Each line from the beginning of the data below through the line containing "seam_lip = 2.4" should be repeated exactly, please.

## Start PROVIDED DATA

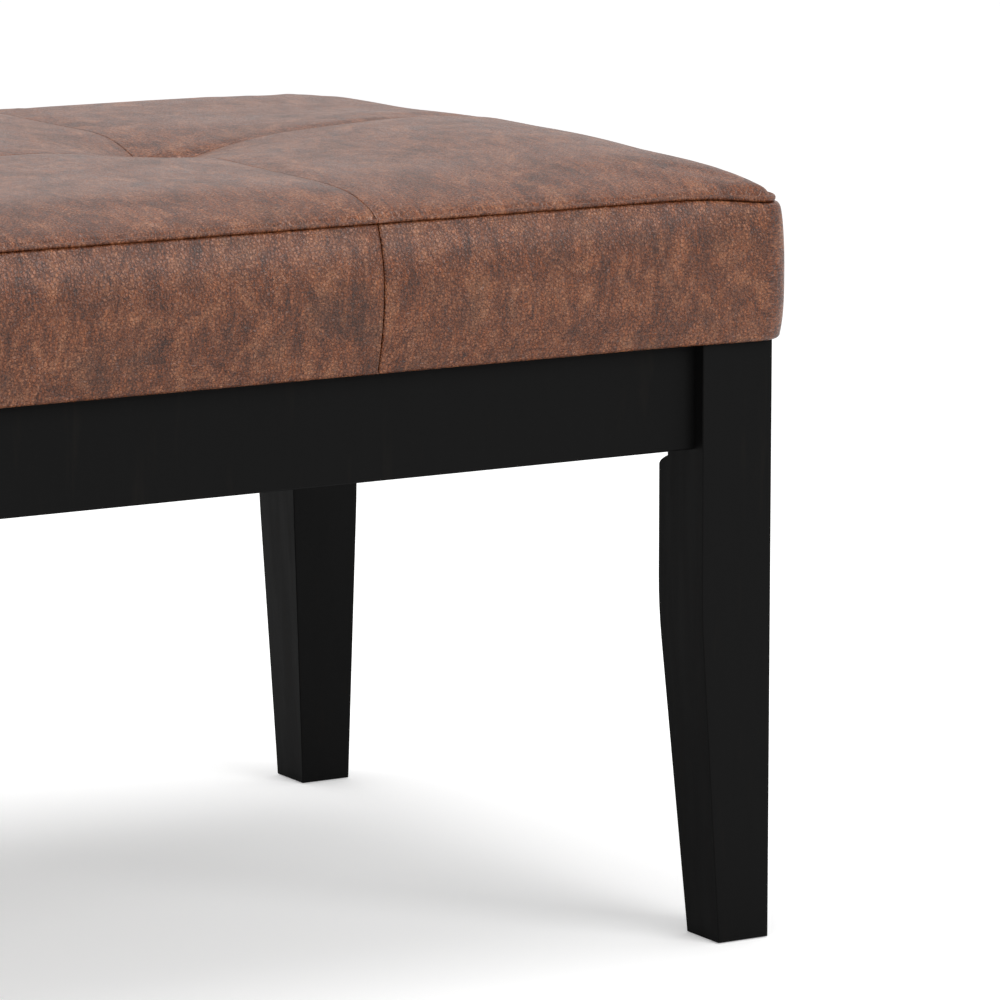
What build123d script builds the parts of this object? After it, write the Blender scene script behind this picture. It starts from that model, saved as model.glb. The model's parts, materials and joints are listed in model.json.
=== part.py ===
from build123d import *
import math
import os

os.makedirs("parts", exist_ok=True)

# Bench with a tufted cushion on a knock-down frame of four tapered legs and four aprons.
# Millimetres, +Z up, front towards -Y, origin on the floor under the middle of the bench.

# Overall sizes
frame_length = 1222
frame_depth = 495
cushion_underside_z = 330
perimeter_seam_z = 408.4
crown_z = 427
column_count = 5

# Legs
leg_square = 44
foot_square = 32
taper_start_z = 181
taper_blend_radius = 540
leg_edge_cut = 0.5
leg_chamfer = 9
chamfer_runout_below_apron = 14.5
glide_square = 22
glide_corner_cut = 4
glide_thickness = 2.5
glide_proud = 0.6
glide_fit = 0.3

# Aprons
apron_height = 58
apron_thickness = 20
apron_setback = 9
apron_edge_cut = 0.8

# Corner brackets of bent sheet, hooked in kerfs
bracket_sheet = 2
bracket_height = 50
bracket_bend_radius = 3
bracket_gap_to_leg = 22
bracket_wing_length = 30
bracket_lip_depth = 6
bracket_hole_clearance = 0.5
kerf_clearance = 0.5
kerf_floor_clearance = 1

# Hanger bolts, their washers and nuts
bolt_diameter = 8
bolt_length = 70
bolt_in_leg = 35
washer_diameter = 16
washer_thickness = 1.6
nut_across_flats = 13
nut_height = 6.5
thread_clearance = 0.1

# Cleats and centre rail
cleat_square = 18
cleat_start_from_corner = 135
rail_thickness = 20
rail_height = 50
rail_edge_cut = 2
dowel_diameter = 8
dowel_length = 36
dowel_in_apron = 12
dowel_spread = 26
wood_fit = 0.3

# Seat board, foam and wrap
board_thickness = 15
board_inset = 4
board_corner_radius = 12
foam_thickness = 60
foam_edge_cut = 8
soft_clearance = 0.3

# Flat tuft twines and the bars that they are tied to
twine_width = 6
twine_thickness = 1
twine_slot_clearance = 0.5
anchor_length = 30
anchor_width = 8

# Cover
skin = 1.2
flap_width = 60
corner_radius = 9
corner_steps = 4
wall_bulge = 9.3
wall_bulge_z = 369.5
wall_radius = 115
wall_steps = 5
foot_round = 4
foot_steps = 3
seam_lip = 2.4

# Forms of the top panels
column_seam_z = 425.2
row_seam_z = 425.8
tuft_z = 410.8
crown_in = 112
shoulder_in = 32
shoulder_seam_z = 422.1
shoulder_mid_z = 422.8
brink_in = 45
brink_seam_z = 421.8
brink_mid_z = 426.5
tuft_reach = 62
crown_power = 2.6
tuft_power = 2
end_swell = 2.5
end_power = 8.5
end_crown_share = 0.02
middle_panel_steps = 8
end_panel_steps = 9

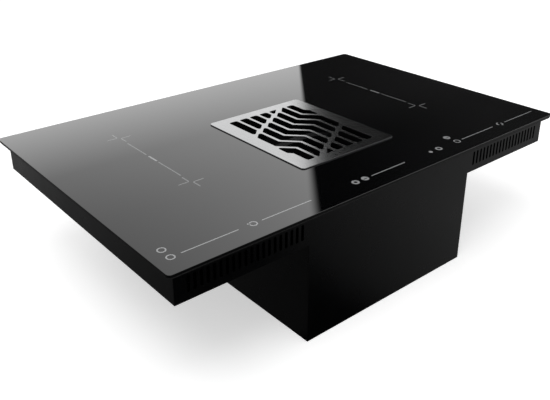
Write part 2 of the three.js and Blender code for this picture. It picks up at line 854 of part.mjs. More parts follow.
// One flat front: the housing's front with its vent slots, and below it the casing's front
function frontPanel() {
  const outline = [
    point(-casingX, 0),
    point(casingX, 0),
    point(casingX, trayFloor),
    point(housingX, trayFloor),
    point(housingX, housingRim),
    point(-housingX, housingRim),
    point(-housingX, trayFloor),
    point(-casingX, trayFloor),
  ];
  const slots = sides.flatMap(([, side]) =>
    Array.from({ length: ventCount }, (_, i) =>
      oblong(
        ventWidth / 2,
        ventHeight / 2,
        0.3 * ventWidth,
        side * (ventInner + i * ventPitch),
        glassTop - ventDrop - ventHeight / 2,
        1,
      ).reverse(),
    ),
  );
  const shape = new THREE.Shape(outline);
  shape.holes = slots.map((slot) => new THREE.Path(slot));
  const geometry = new THREE.ExtrudeGeometry(shape, { depth: sheet, bevelEnabled: false });
  geometry.rotateX(Math.PI / 2).translate(0, panelBack, 0);
  const lipEnd = housingX - lipWidth - fit;
  const lip = block(-lipEnd, lipEnd, -housingY, -housingY + lipWidth, housingRim - sheet, housingRim);
  return join(solid(geometry), lip);
}

// Casing of three walls with a flange under the housing's floor
function fanCasing() {
  const front = panelBack + fit;
  const top = trayFloor - fit;
  const outside = block(-casingX, casingX, front, casingBack, 0, top);
  const inside = block(
    -casingX + sheet,
    casingX - sheet,
    front - sheet,
    casingBack - sheet,
    -sheet,
    top - sheet,
  );
  const mouth = block(
    -casingX + casingFlange,
    casingX - casingFlange,
    front - sheet,
    casingBack - casingFlange,
    0,
    top + sheet,
  );
  const outlet = block(
    ductX - ductWidth / 2 - fit,
    ductX + ductWidth / 2 + fit,
    casingBack - 2 * sheet,
    casingBack + sheet,
    ductZ - ductHeight / 2 - fit,
    ductZ + ductHeight / 2 + fit,
  );
  return cut(outside, inside, mouth, outlet);
}

// Shallow pan that closes the casing from below
function baseCover() {
  const x = casingX - sheet - fit;
  const front = panelBack + fit;
  const back = casingBack - sheet - fit;
  const pan = block(-x, x, front, back, 0, coverRim);
  const hollow = block(-x + sheet, x - sheet, front + sheet, back - sheet, sheet, coverRim + sheet);
  return cut(pan, hollow);
}

// ---------------------------------------------------------------- coils
function coilPlate(side) {
  const middle = side * zoneX;
  const half = coilWidth / 2 + coilPlateMargin;
  const front = zoneFrontY - coilDepth / 2 - insulationMargin;
  const back = zoneBackY + coilDepth / 2 + insulationMargin;
  const low = trayFloorTop + fit;
  const outside = block(middle - half, middle + half, front, back, low, coilPlateTop);
  const inside = block(
    middle - half + coilPlateSheet,
    middle + half - coilPlateSheet,
    front - fit,
    back + fit,
    low - fit,
    coilPlateUnder,
  );
  const feet = [-1, 1].map((edge) => {
    const outer = middle + edge * (half + coilPlateFoot);
    const inner = middle + edge * (half - coilPlateSheet / 2);
    return block(Math.min(outer, inner), Math.max(outer, inner), front, back, low, low + coilPlateSheet);
  });
  const holes = zones.map(([, y]) =>
    slab(circle(wireHole, middle, y, medium), coilPlateUnder - fit, coilPlateTop + fit),
  );
  const windows = Array.from({ length: 3 }, (_, i) => {
    const span = (back - front) / 3;
    const y = front + (i + 0.5) * span;
    return block(
      middle - half - coilPlateSheet,
      middle + half + coilPlateSheet,
      y - span / 3,
      y + span / 3,
      low + coilPlateFoot,
      coilPlateUnder - coilPlateFoot,
    );
  });
  return cut(join(cut(outside, inside), ...feet), ...holes, ...windows);
}

// A star of flat bars with an open hub under the coil
function coilFerrites(x, y) {
  const reach = coilWidth / 2 - ferriteWidth / 2;
  const half = ferriteWidth / 2;
  const crotch = half / Math.tan(Math.PI / ferriteBars);
  const bar = [
    point(reach, -half),
    point(reach, half),
    point(crotch, half),
  ];
  const star = aroundAxis(ferriteBars, bar, x, y).flat();
  const eye = circle(sensorRadius, x, y, medium).reverse();
  return slab(star, ferriteUnder, ferriteUnder + ferriteThickness, { holes: [eye] });
}

const coilOutline = (x, y, shrink) =>
  oblong(coilWidth / 2 - shrink, coilDepth / 2 - shrink, coilCorner - shrink / 2, x, y, 4);
const coilHole = (x, y, grow) =>
  oblong(coilEye / 2 + grow, coilEye / 2 + grow, coilEye / 4 + grow / 2, x, y).reverse();

function coilFormer(x, y) {
  const top = formerUnder + formerThickness;
  return slab(coilOutline(x, y, 0), formerUnder, top, { holes: [circle(sensorRadius / 2, x, y, medium)] });
}

function coilWinding(x, y) {
  const top = windingUnder + windingThickness;
  return slab(coilOutline(x, y, 2 * windingThickness), windingUnder, top, {
    holes: [coilHole(x, y, 0)],
  });
}

function coilSensor(x, y) {
  const low = formerUnder + formerThickness + fit;
  const high = insulationUnder - fit;
  return turned(
    [
      [0, low],
      [sensorRadius, low],
      [sensorRadius, (low + high) / 2],
      [sensorRadius / 2, high],
      [0, high],
    ],
    x,
    y,
    medium,
  );
}

function insulationSheet(side) {
  const halfX = coilWidth / 2 + insulationMargin;
  const halfY = (zoneBackY - zoneFrontY + coilDepth) / 2 + insulationMargin;
  const outline = oblong(halfX, halfY, coilCorner / 4, side * zoneX, (zoneBackY + zoneFrontY) / 2);
  return slab(outline, insulationUnder, insulationUnder + insulationThickness);
}

// ---------------------------------------------------------------- electronics
function inverterBoard(side) {
  const halfY = (boardBackY - boardFrontY) / 2;
  const middleY = (boardBackY + boardFrontY) / 2;
  const outline = oblong(boardWidth / 2, halfY, standoffRadius, side * zoneX, middleY, 2);
  return slab(outline, boardUnder, boardTop);
}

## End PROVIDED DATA

→ **FULL ANSWER**
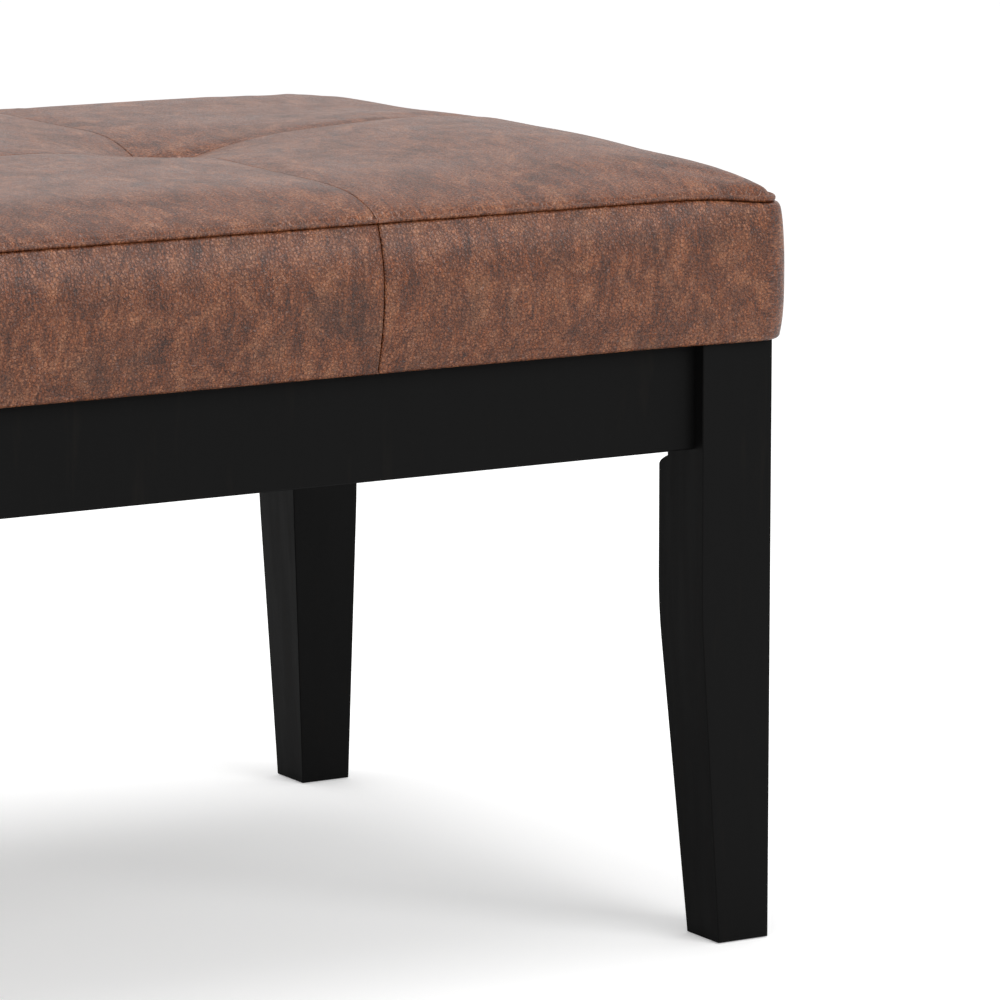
What build123d script builds the parts of this object? After it, write the Blender scene script behind this picture. It starts from that model, saved as model.glb. The model's parts, materials and joints are listed in model.json.
=== part.py ===
from build123d import *
import math
import os

os.makedirs("parts", exist_ok=True)

# Bench with a tufted cushion on a knock-down frame of four tapered legs and four aprons.
# Millimetres, +Z up, front towards -Y, origin on the floor under the middle of the bench.

# Overall sizes
frame_length = 1222
frame_depth = 495
cushion_underside_z = 330
perimeter_seam_z = 408.4
crown_z = 427
column_count = 5

# Legs
leg_square = 44
foot_square = 32
taper_start_z = 181
taper_blend_radius = 540
leg_edge_cut = 0.5
leg_chamfer = 9
chamfer_runout_below_apron = 14.5
glide_square = 22
glide_corner_cut = 4
glide_thickness = 2.5
glide_proud = 0.6
glide_fit = 0.3

# Aprons
apron_height = 58
apron_thickness = 20
apron_setback = 9
apron_edge_cut = 0.8

# Corner brackets of bent sheet, hooked in kerfs
bracket_sheet = 2
bracket_height = 50
bracket_bend_radius = 3
bracket_gap_to_leg = 22
bracket_wing_length = 30
bracket_lip_depth = 6
bracket_hole_clearance = 0.5
kerf_clearance = 0.5
kerf_floor_clearance = 1

# Hanger bolts, their washers and nuts
bolt_diameter = 8
bolt_length = 70
bolt_in_leg = 35
washer_diameter = 16
washer_thickness = 1.6
nut_across_flats = 13
nut_height = 6.5
thread_clearance = 0.1

# Cleats and centre rail
cleat_square = 18
cleat_start_from_corner = 135
rail_thickness = 20
rail_height = 50
rail_edge_cut = 2
dowel_diameter = 8
dowel_length = 36
dowel_in_apron = 12
dowel_spread = 26
wood_fit = 0.3

# Seat board, foam and wrap
board_thickness = 15
board_inset = 4
board_corner_radius = 12
foam_thickness = 60
foam_edge_cut = 8
soft_clearance = 0.3

# Flat tuft twines and the bars that they are tied to
twine_width = 6
twine_thickness = 1
twine_slot_clearance = 0.5
anchor_length = 30
anchor_width = 8

# Cover
skin = 1.2
flap_width = 60
corner_radius = 9
corner_steps = 4
wall_bulge = 9.3
wall_bulge_z = 369.5
wall_radius = 115
wall_steps = 5
foot_round = 4
foot_steps = 3
seam_lip = 2.4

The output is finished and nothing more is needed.